Smartphone usage among Palestinians grew from two percent in 2010 to 17 percent in 2014, according to the World Bank, even though slow data networks prevented users from accessing many features.
Abu Daqqa estimated it would take the two major Palestinian mobile service providers, Jawwal and Wataniya, at least six months to upgrade their infrastructure and make the service available, but said it could take longer depending on how long it takes for equipment to get through Israeli customs.
Though part of the economic promise around 3G focuses on spurring the local high-tech scene, it may not have a noticeable impact. Faris Zaher, the CEO of Palestinian hotel-booking startup Yamsafer, said new 3G will hardly make a difference on his bottom line because his company largely targets foreign markets, not the local one. “I think it’s the same for every other Internet start-up here.”
Instead, the upgrade could have a palpable influence on small-to-medium local businesses.
“For companies that are targeting the local market, be that local retail or whatever it is, it makes things much easier in terms of reaching consumers, or to do simple things like navigation on-the-go and communication.
It lowers the cost of living indirectly because it provides more efficient communications,” Zaher said.

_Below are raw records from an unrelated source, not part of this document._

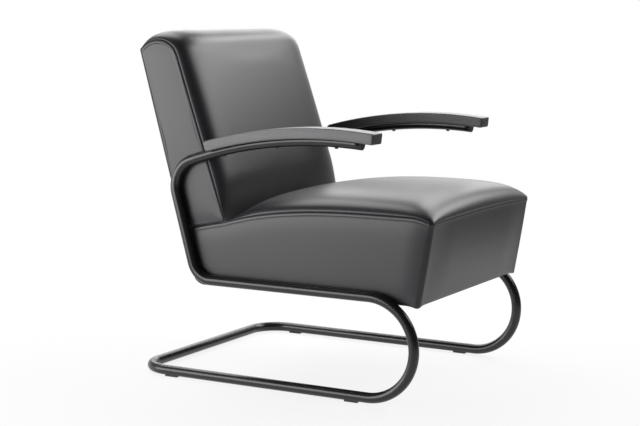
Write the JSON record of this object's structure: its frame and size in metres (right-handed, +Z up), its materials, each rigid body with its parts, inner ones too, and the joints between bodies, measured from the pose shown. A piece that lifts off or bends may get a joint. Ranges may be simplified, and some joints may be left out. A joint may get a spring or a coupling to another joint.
{
  "type": "cantilever lounge chair",
  "caption": "Cantilever lounge chair: one bent steel tube forms runners, front loops, uprights and arms round an upholstered leather seat and back, with bowed wooden arm pads.",
  "frame": {"origin": "on the floor, under the middle of the chair's box", "axes": "+Z up, the chair faces -Y, +X to the right of someone who looks along +Y"},
  "size_m": [0.662, 0.8094, 0.853],
  "materials": {
    "tube_lacquer": "gloss black lacquer on steel tube",
    "black_plastic": "moulded, satin",
    "zinc_steel": "zinc plated",
    "dark_steel": "blackened",
    "spring_steel": "oiled wire",
    "stained_wood": "dark stained ash, satin lacquer",
    "frame_wood": "planed birch",
    "hardboard": "pressed fibre",
    "leather": "smooth semi-gloss black leather",
    "upholstery_foam": "polyurethane foam",
    "felt": "needled felt",
    "pale_cloth": "woven, flat",
    "black_cloth": "thin non-woven",
    "webbing": "rubberised webbing"
  },
  "bodies": {
    "root": {"frame_tube": "tube_lacquer", "tube_end_plugs": "black_plastic", "floor_glides": "black_plastic", "threaded_bushes": "zinc_steel", "saddle_spacers": "black_plastic", "frame_bolts": "dark_steel", "bolt_washers": "zinc_steel", "arm_pad_left": "stained_wood", "arm_pad_right": "stained_wood", "arm_pad_screws": "zinc_steel", "seat_rail_left": "frame_wood", "seat_rail_right": "frame_wood", "seat_front_rail": "frame_wood", "seat_rear_rail": "frame_wood", "seat_rear_ledge": "frame_wood", "seat_corner_blocks": "frame_wood", "seat_springs": "spring_steel", "spring_clips": "zinc_steel", "spring_cloth": "pale_cloth", "seat_foam": "upholstery_foam", "seat_side_pads": "felt", "seat_leather_top": "leather", "seat_leather_band": "leather", "seat_leather_rear": "leather", "seat_dust_cover": "black_cloth", "back_stile_left": "frame_wood", "back_stile_right": "frame_wood", "back_top_rail": "frame_wood", "back_low_rail": "frame_wood", "back_webbing": "webbing", "back_board": "hardboard", "back_foam": "upholstery_foam", "back_side_pads": "felt", "back_leather_front": "leather", "back_leather_rear": "leather", "back_leather_left": "leather", "back_leather_right": "leather", "joining_screws": "zinc_steel"}
  },
  "joints": []
}
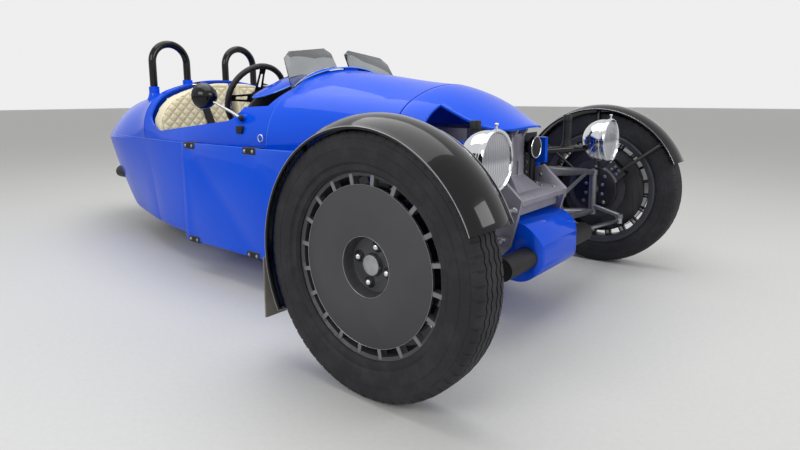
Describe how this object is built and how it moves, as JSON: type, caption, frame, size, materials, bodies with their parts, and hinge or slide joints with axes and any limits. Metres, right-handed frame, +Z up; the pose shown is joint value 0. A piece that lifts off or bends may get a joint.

While the move will be welcome for Palestinian consumers and small businesses, the biggest winners financially will likely be the telecom companies themselves. “We estimate that removing today’s restrictions will not only remove a serious threat to the viability of this industry, but also add some US $48 million in value to the sector – equal to 0.5 percent of Palestinian 2011 GDP,” the World Bank wrote in its 2014 study.
Some have a sense that Israel approved the 3G upgrade only as even faster 4G technology came online, meaning that Palestinians mobile providers will remain at a competitive disadvantage to Israeli providers operating in the West Bank.
“The decision has to do with economic interest. My argument is that 3G is an outgoing technology. There’s no Palestinian operator that can compete without 3G when Israel is already upgrading to 4G,” said Abu Daqqa.
In the World Bank’s analysis, much of the economic benefit that 3G would bring to the Palestinian economy came from leveling the playing field with Israeli companies. With Israeli competitors now offering 4G, Palestinian operators may not get the full benefit.
In fact, Palestinians feared their mobile companies would collapse altogether if they were barred from 3G.
“The Palestinian mobile companies believe that as the number of smart phone users increases and the world moves on to 4G services, their very survival may depend upon being able to access 3G frequencies,” the World Bank study noted.